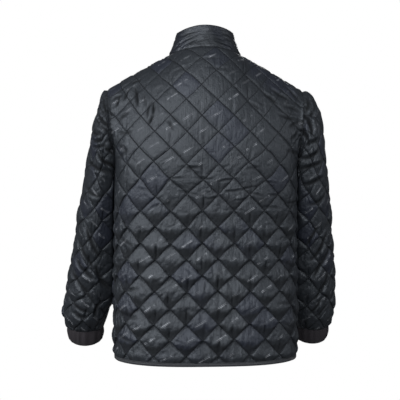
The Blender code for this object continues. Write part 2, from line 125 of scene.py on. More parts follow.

++++++++

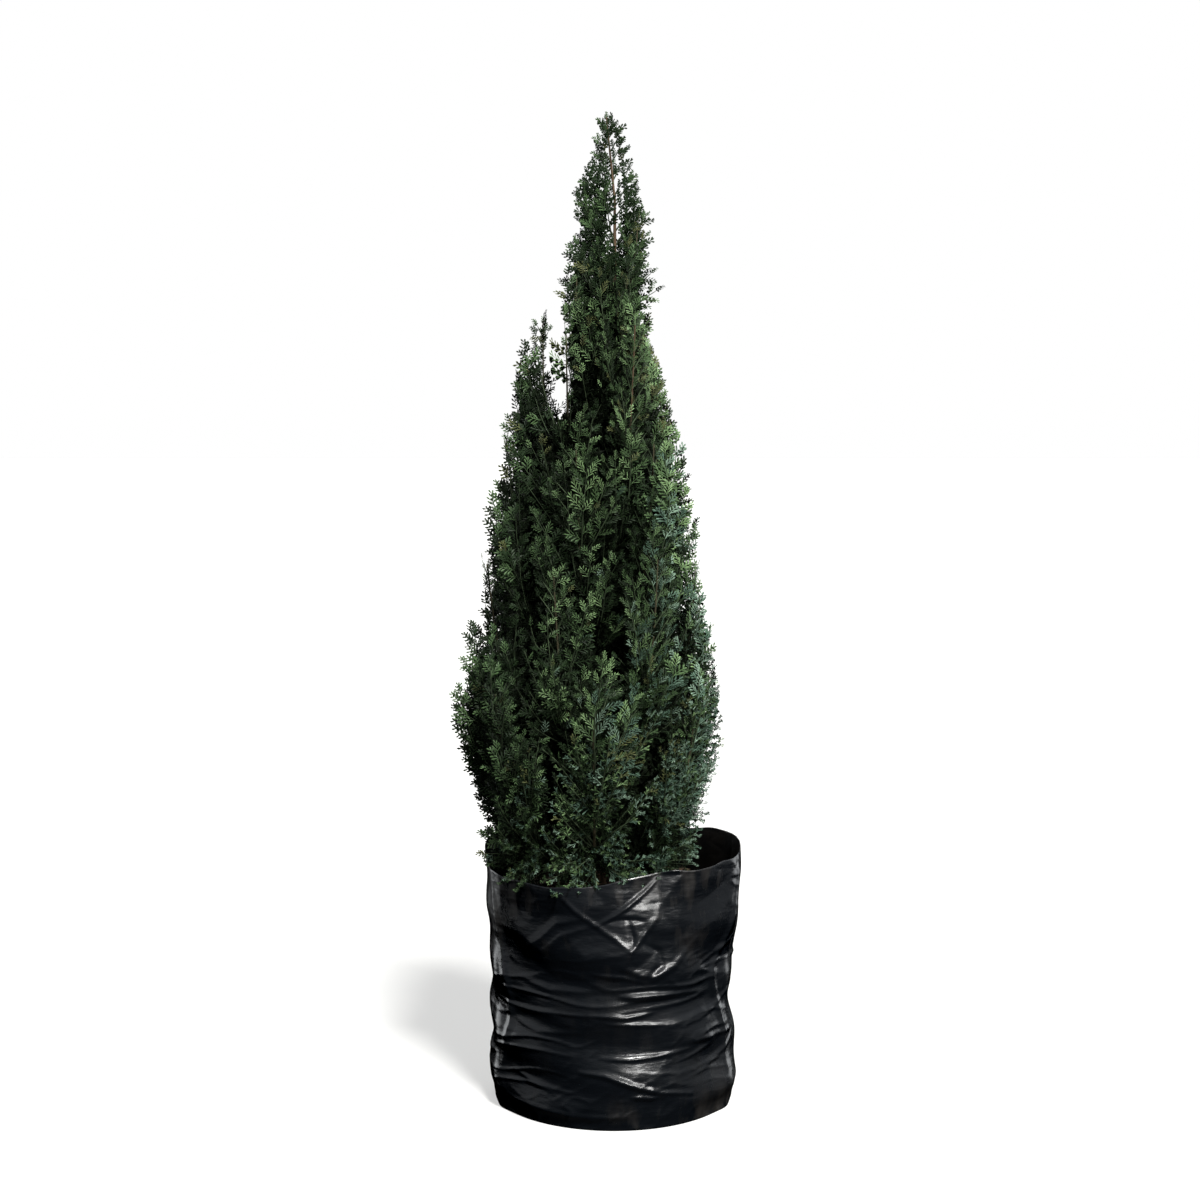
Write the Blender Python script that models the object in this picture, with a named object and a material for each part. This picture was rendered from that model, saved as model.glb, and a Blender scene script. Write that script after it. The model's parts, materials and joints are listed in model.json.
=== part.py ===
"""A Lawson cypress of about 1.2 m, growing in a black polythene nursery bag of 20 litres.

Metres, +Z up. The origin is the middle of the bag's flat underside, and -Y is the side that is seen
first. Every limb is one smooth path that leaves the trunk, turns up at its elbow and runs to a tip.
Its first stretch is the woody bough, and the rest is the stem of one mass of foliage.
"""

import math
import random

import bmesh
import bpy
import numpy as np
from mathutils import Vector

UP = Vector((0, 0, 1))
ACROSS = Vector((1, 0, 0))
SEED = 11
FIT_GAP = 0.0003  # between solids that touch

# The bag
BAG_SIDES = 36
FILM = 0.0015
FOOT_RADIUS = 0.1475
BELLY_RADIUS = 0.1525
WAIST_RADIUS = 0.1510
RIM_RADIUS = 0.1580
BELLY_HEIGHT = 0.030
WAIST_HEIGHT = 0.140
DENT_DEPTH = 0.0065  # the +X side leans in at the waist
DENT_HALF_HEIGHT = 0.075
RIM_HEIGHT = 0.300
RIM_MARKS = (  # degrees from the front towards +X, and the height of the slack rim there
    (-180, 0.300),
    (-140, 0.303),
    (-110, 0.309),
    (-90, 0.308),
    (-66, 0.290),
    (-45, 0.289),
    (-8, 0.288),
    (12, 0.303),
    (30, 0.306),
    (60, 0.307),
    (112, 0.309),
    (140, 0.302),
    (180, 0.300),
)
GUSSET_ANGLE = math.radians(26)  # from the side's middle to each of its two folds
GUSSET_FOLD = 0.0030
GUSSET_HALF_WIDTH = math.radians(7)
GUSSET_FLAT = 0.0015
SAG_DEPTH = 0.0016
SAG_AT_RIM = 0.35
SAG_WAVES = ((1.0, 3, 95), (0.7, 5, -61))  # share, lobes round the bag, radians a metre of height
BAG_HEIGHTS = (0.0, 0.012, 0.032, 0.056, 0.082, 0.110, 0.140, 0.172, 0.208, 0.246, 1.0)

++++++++

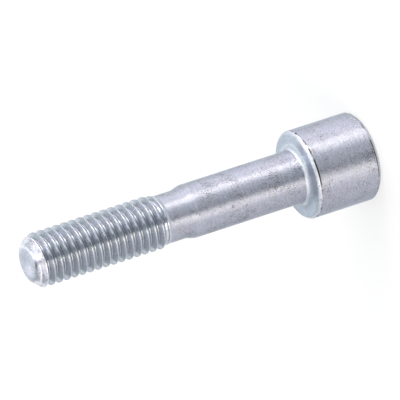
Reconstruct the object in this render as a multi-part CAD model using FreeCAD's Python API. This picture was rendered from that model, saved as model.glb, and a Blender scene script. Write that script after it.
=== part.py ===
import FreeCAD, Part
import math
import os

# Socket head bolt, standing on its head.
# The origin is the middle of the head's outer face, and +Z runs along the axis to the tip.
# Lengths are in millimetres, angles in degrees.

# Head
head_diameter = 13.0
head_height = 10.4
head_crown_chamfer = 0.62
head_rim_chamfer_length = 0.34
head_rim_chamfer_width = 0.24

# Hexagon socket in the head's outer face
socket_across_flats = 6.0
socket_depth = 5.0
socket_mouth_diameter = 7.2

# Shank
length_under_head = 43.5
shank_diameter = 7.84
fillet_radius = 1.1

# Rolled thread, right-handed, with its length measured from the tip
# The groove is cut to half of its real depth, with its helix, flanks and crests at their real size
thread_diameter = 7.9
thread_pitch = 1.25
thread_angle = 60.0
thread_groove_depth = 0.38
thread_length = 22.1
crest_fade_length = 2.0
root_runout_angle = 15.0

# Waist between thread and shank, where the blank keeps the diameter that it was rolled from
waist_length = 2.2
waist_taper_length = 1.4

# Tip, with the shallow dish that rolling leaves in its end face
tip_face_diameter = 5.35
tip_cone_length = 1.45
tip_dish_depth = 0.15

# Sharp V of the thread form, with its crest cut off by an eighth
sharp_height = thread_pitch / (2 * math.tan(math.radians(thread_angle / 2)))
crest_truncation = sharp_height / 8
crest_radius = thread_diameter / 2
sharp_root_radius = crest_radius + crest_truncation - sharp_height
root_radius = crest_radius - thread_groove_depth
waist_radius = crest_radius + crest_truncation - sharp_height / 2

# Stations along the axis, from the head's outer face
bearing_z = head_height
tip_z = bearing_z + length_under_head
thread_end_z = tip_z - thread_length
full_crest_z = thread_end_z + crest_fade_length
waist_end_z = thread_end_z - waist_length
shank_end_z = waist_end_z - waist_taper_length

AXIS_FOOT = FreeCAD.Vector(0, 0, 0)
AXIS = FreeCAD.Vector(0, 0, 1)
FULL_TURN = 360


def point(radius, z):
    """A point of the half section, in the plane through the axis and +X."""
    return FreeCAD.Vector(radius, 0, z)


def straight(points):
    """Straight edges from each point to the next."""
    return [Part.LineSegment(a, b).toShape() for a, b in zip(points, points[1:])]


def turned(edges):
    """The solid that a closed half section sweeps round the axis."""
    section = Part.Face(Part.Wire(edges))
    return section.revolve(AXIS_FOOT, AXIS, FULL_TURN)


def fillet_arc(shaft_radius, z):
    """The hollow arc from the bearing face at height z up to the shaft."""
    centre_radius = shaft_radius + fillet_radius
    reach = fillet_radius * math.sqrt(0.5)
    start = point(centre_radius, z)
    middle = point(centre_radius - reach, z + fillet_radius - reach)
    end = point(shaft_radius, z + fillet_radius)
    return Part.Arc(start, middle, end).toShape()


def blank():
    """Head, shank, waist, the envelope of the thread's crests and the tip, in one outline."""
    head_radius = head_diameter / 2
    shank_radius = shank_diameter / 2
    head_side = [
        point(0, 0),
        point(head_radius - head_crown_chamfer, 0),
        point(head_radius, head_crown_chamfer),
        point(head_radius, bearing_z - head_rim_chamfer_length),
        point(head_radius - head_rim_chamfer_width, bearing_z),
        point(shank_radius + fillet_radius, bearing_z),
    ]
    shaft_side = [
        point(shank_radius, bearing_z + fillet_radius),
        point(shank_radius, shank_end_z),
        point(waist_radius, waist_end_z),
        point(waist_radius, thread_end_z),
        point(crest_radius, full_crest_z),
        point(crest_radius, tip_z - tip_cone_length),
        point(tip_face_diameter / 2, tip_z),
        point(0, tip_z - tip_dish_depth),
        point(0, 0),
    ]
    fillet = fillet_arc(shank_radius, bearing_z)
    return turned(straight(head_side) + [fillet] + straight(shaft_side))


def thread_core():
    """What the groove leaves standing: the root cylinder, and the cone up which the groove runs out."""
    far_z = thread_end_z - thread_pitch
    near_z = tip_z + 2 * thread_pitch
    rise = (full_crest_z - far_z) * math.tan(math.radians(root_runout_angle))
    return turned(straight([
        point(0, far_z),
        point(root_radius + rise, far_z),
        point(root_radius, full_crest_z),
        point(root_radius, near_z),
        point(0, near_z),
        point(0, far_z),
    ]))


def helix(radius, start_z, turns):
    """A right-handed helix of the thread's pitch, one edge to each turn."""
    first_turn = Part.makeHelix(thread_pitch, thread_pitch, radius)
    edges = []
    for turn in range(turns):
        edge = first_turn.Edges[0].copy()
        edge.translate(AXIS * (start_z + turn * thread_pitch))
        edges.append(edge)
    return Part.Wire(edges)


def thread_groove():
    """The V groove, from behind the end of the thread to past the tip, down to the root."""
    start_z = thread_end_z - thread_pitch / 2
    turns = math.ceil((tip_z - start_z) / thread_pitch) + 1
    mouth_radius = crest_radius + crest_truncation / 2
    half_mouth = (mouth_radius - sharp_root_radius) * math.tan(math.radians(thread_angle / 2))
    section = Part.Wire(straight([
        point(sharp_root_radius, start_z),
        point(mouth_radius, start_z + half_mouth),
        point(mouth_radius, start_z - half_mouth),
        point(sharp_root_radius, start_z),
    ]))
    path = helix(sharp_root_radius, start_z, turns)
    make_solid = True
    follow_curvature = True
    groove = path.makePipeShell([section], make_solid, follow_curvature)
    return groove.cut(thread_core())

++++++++

Filter the entries down to the lines with the word "after" in them.

◆ **Written solution**
Write the Blender Python script that models the object in this picture, with a named object and a material for each part. This picture was rendered from that model, saved as model.glb, and a Blender scene script. Write that script after it. The model's parts, materials and joints are listed in model.json.
Reconstruct the object in this render as a multi-part CAD model using FreeCAD's Python API. This picture was rendered from that model, saved as model.glb, and a Blender scene script. Write that script after it.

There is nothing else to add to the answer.